» SET PROBLEM
Please output exactly the lines of the material from the first through the line containing "of thin crinkled", and nothing more.

» PROVIDED DATA
---
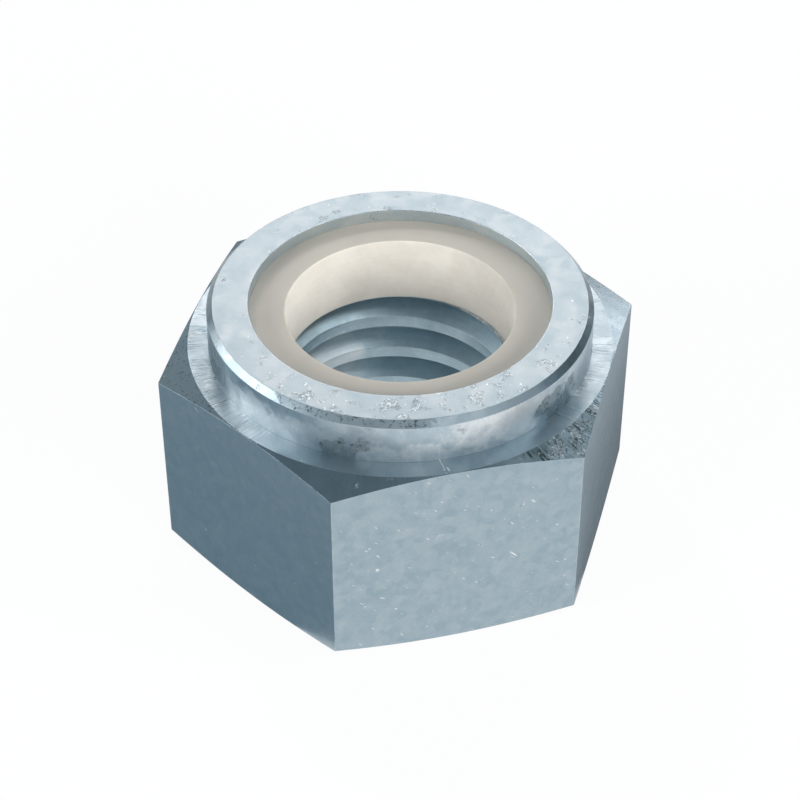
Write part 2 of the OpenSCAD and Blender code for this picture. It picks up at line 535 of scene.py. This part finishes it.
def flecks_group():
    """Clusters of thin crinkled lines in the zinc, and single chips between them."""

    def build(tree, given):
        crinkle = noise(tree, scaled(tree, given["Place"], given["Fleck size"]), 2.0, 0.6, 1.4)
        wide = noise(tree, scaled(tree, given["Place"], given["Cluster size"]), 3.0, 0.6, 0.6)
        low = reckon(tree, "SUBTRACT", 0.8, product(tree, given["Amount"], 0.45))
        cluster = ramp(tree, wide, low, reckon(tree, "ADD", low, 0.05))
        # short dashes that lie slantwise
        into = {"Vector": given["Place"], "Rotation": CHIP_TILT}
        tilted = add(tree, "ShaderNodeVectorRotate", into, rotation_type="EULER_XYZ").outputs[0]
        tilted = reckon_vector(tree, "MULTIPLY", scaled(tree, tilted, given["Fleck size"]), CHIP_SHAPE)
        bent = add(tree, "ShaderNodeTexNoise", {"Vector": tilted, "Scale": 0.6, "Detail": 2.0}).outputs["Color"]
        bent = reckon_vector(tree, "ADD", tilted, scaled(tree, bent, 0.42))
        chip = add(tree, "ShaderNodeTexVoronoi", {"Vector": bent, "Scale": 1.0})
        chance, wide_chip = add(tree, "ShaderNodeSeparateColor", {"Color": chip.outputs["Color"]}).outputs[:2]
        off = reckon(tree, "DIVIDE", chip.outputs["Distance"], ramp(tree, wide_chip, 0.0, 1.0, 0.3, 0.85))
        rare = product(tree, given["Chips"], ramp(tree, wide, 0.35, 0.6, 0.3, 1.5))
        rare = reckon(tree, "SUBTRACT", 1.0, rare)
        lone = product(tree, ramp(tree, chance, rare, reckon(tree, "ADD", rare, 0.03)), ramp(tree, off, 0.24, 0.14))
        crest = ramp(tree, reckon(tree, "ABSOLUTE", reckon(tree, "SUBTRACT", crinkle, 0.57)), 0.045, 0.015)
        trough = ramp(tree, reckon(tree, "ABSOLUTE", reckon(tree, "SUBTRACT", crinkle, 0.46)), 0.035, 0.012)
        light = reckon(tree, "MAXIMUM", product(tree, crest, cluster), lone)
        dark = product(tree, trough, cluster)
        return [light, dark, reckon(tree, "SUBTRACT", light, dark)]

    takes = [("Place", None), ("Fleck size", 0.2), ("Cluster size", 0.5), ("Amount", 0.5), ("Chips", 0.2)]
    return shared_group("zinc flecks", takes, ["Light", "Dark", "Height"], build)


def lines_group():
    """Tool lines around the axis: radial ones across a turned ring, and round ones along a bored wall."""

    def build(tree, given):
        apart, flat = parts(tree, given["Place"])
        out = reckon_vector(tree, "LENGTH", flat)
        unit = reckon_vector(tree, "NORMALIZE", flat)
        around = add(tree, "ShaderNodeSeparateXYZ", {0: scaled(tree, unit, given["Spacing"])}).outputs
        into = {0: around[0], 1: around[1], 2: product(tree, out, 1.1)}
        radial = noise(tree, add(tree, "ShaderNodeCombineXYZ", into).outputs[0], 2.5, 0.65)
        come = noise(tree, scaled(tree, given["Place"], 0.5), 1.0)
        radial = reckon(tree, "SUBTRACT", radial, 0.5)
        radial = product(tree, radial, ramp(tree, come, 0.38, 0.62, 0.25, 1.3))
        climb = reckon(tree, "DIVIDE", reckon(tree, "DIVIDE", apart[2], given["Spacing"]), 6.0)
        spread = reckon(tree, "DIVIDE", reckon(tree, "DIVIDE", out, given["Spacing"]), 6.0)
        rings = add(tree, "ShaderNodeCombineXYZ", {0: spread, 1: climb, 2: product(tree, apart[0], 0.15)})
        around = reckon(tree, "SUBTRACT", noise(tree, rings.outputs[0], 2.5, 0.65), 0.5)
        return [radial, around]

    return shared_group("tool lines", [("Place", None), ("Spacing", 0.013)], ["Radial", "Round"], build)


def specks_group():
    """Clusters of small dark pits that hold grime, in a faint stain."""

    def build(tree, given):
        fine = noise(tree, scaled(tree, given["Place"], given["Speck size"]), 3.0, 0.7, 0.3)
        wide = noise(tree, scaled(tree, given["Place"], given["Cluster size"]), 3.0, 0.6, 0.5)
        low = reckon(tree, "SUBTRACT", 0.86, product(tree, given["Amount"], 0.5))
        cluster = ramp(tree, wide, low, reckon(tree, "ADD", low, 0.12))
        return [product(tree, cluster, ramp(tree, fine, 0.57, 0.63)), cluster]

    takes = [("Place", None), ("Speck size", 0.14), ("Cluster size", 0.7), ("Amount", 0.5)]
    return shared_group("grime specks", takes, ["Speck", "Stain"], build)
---
» ANSWER
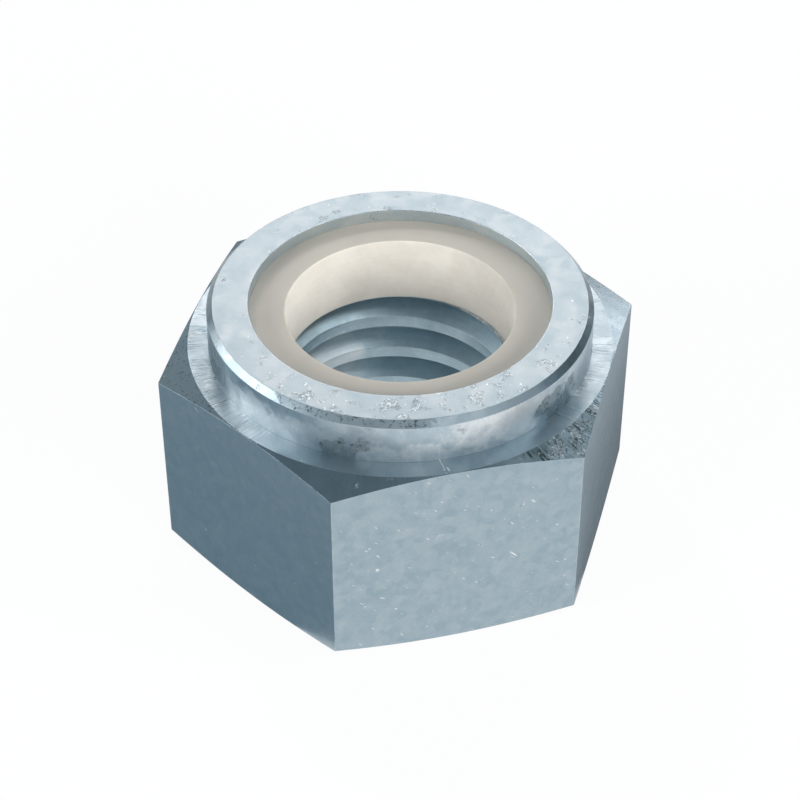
Write part 2 of the OpenSCAD and Blender code for this picture. It picks up at line 535 of scene.py. This part finishes it.
def flecks_group():
    """Clusters of thin crinkled lines in the zinc, and single chips between them."""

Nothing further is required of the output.